Anti-LGBT bias and prejudice affects all students and it is therefore everyone’s collective responsibility to work against it. While there are many out and empowered LGBT students who are more than capable of standing up for their own rights, straight allies have a special role to play in Safe Zone programs. A straight ally is any non-LGBT person who supports and stands up for the rights of LGBT people. It is important for straight allies to demonstrate that LGBT people are not alone as they work to improve school climate, and to take a stand in places where it may not be safe for LGBT people to be out or visible. It is also critical for straight people to show that fighting for LGBT rights is not a "gay thing," but a human rights issue about which all people should be concerned. Therefore, all members of the school community--students and adults alike--are potential Safe Zone participants, though the following people and groups should make a special effort to get involved: Students and adult advisors in GSAs and other diversity/multicultural clubs, guidance and health staff, school administrators, PTA leaders, coaches/athletic staff, and classroom teachers.

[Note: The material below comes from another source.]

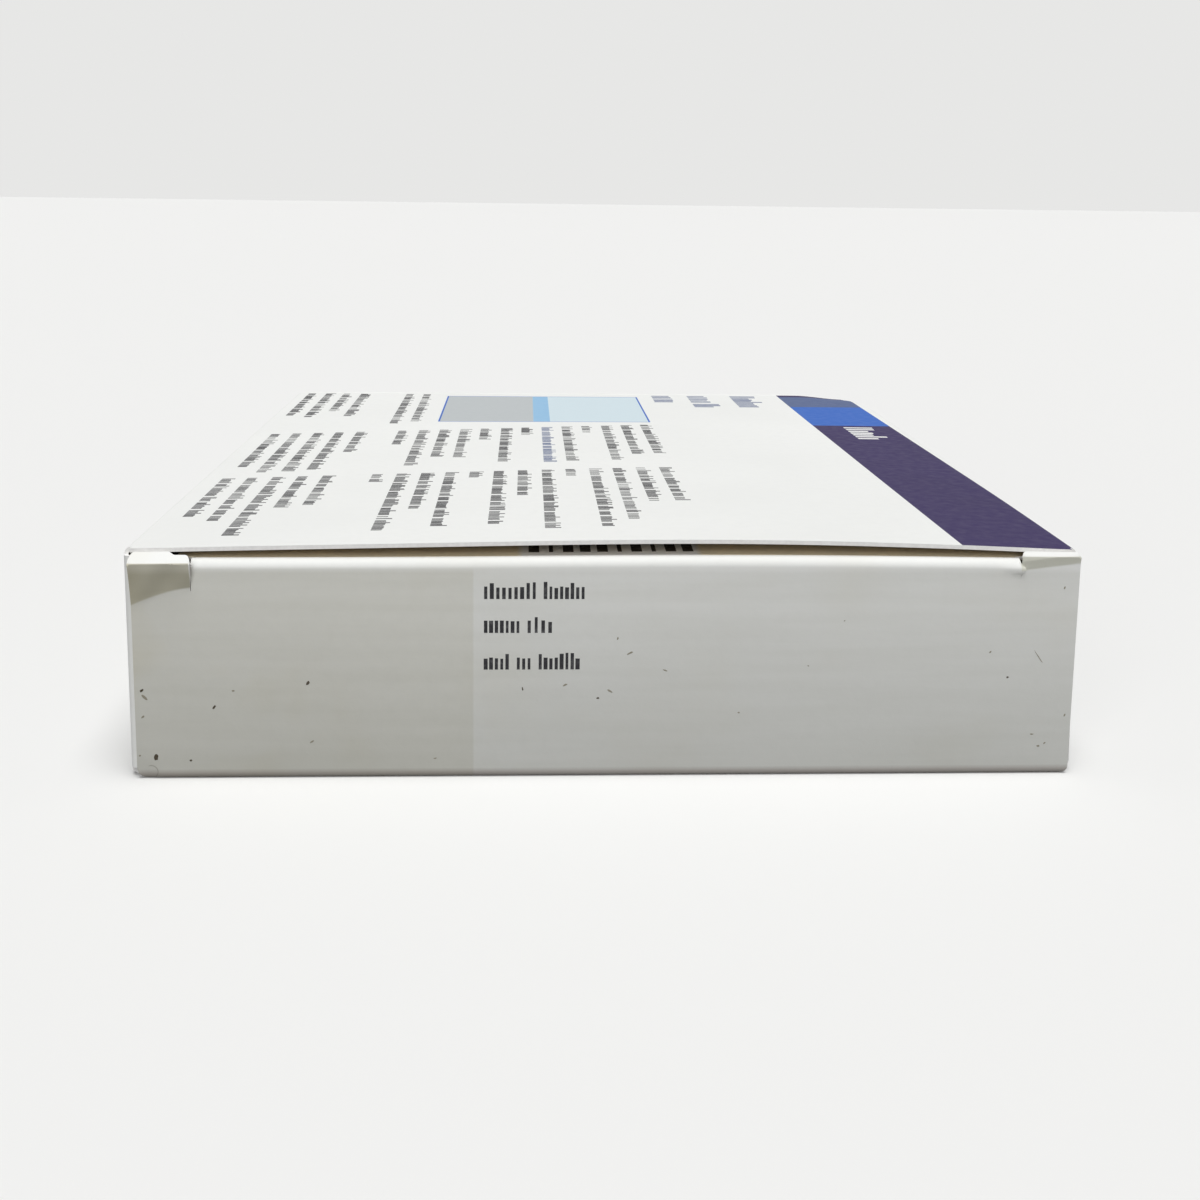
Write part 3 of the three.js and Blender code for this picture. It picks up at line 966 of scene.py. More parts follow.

Is this program only about LGBT students? What about other groups who experience bias?
Safe Zone programs focus on LGBT students for protection because this issue remains largely invisible in our classrooms and in the law. Homophobia and heterosexism are socially acceptable in many schools. Even in classrooms where bigotry is not tolerated, LGBT issues are considered taboo and an inappropriate topic for discussion.
While there is a need for programs that specifically address anti-LGBT bias, it is also important to acknowledge the interconnectedness of all prejudices. The same conditions that allow homophobia to develop most likely promote racism, classism, sexism, ableism, and other forms of prejudice. Any effort to reduce one type of bias will likely help to suppress other forms, and to make individuals from a variety of backgrounds feel safer. In this way, a Safe Zone program focused on LGBT students may serve as a springboard for work in other areas.
Just as all forms of oppression are interrelated, so too are the many identities within each of us. None of us are just one thing—we all have sexual, gender, religious, racial, ethnic, class and other identities that mingle in complex ways. Lesbian, gay, bisexual and transgender people are also Black and Latina/o, Jewish and Muslim, rich and poor, deaf and mentally retarded. When LGBT people are targeted for harassment, it is often about more than just sexual orientation or gender identity. A Safe Zone program that protects LGBT people should therefore be designed to incorporate other "isms" through coalitions and partnerships with other groups both on and off campus.